Good lord, what a weekend. Used to be, a person who really tried could actually keep up with significant cultural happenings in Puddletown. Kiss those days goodbye. Portland’s grown up (in a lot of ways, anyway) and we’ve entered pick-and-choose time. You’ll never catch everything worth catching, so pick what looks most intriguing to you and resign yourself to missing out on some good stuff.
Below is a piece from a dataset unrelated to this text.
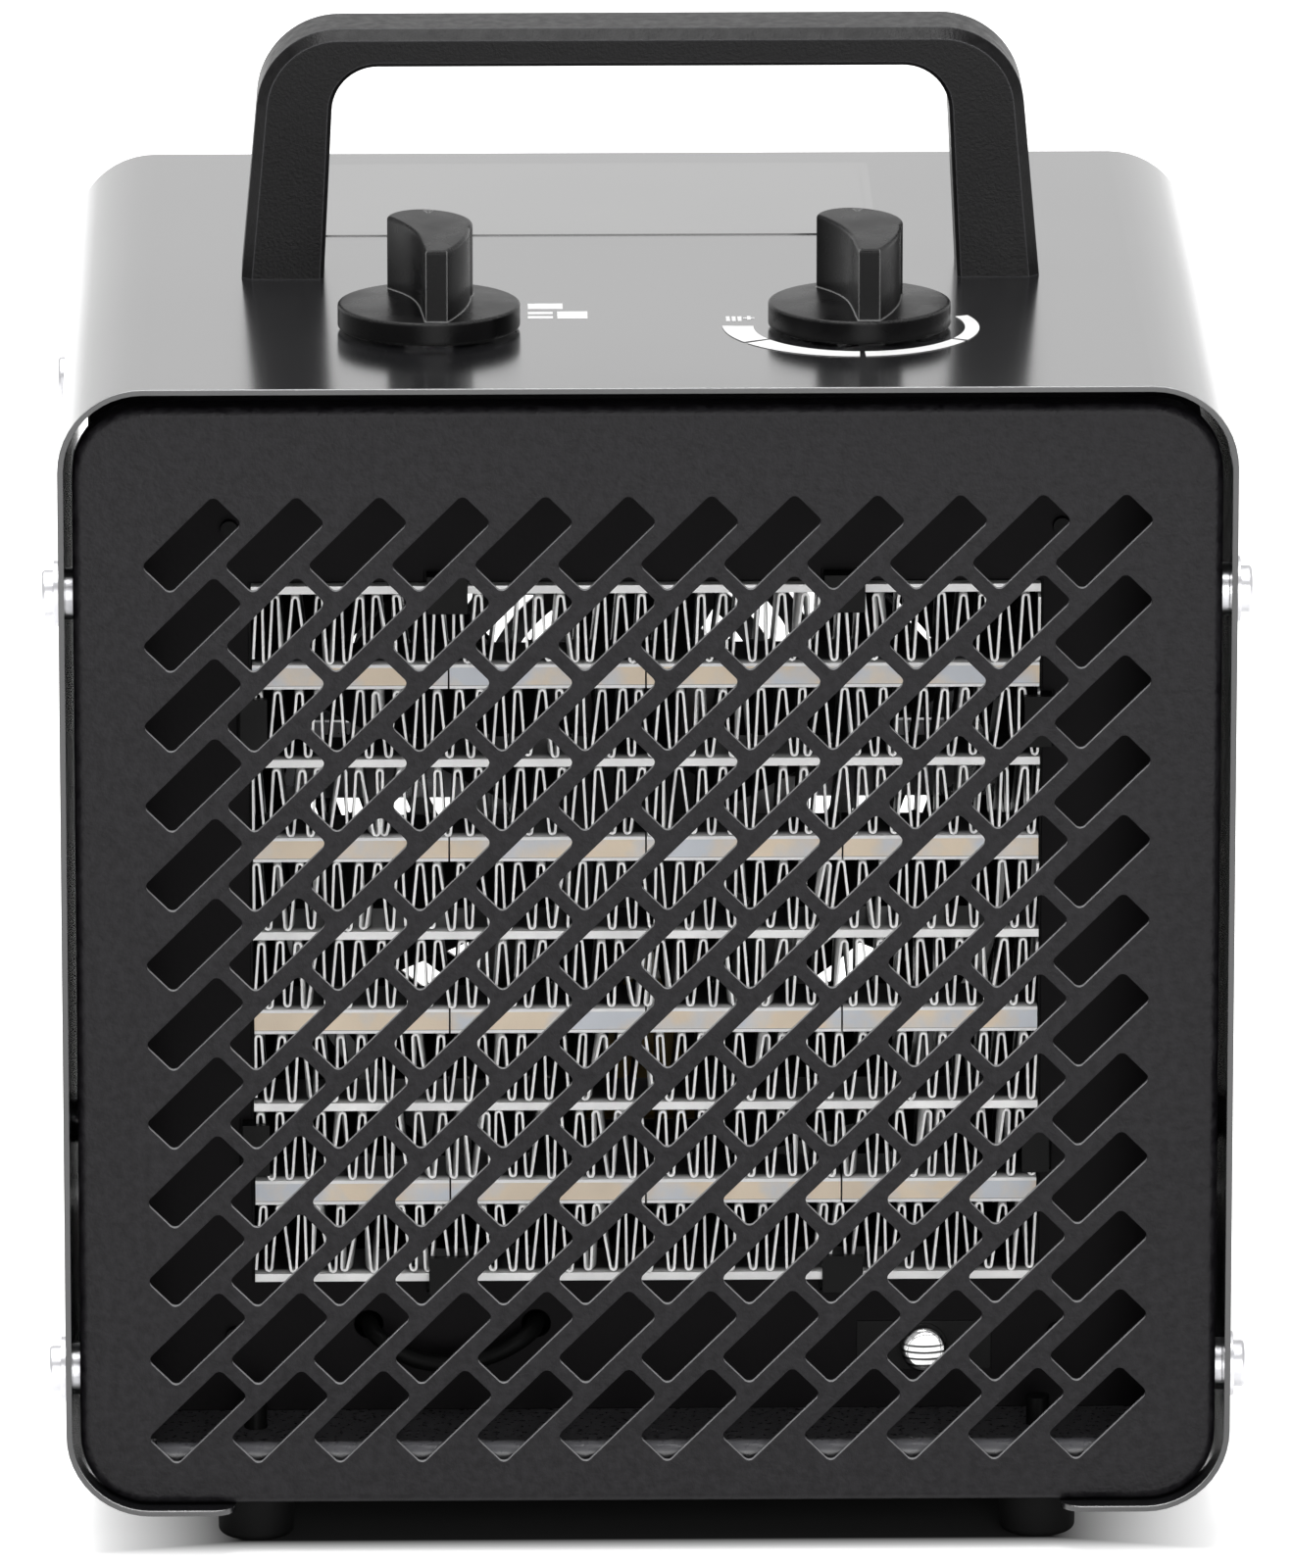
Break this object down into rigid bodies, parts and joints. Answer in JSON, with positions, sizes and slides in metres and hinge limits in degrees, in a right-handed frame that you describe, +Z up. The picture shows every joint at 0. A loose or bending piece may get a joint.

Even Don Juan can’t sample all the pleasures in the pantry.

A few ideas:

Tom Prochaska, "So Much To Do," oil on canvas, 66" x 88", 2011. Courtesy Froelick Gallery.Tom Prochaska, So Much To Do, Froelick Gallery

Tonight is First Thursday, the mainline Portland galleries’ monthly art hop, and it happens to be the 25th anniversary of the first art walk, in October 1986. Kelly House has this story in this morning’s Oregonian about how First Thursday and the Pearl District grew together, and I have this rundown (partial, as always), also in The Oregonian, of highlights of the October visual art scene. Personal tip: If you have business in Salem, or a free day for a short trip, the double-header of Italian Renaissance drawings from the Maggiori Collection and 22 prints from Georges Rouault’s Miserere et Guerre series at the Hallie Ford Museum of Art is well worth the visit.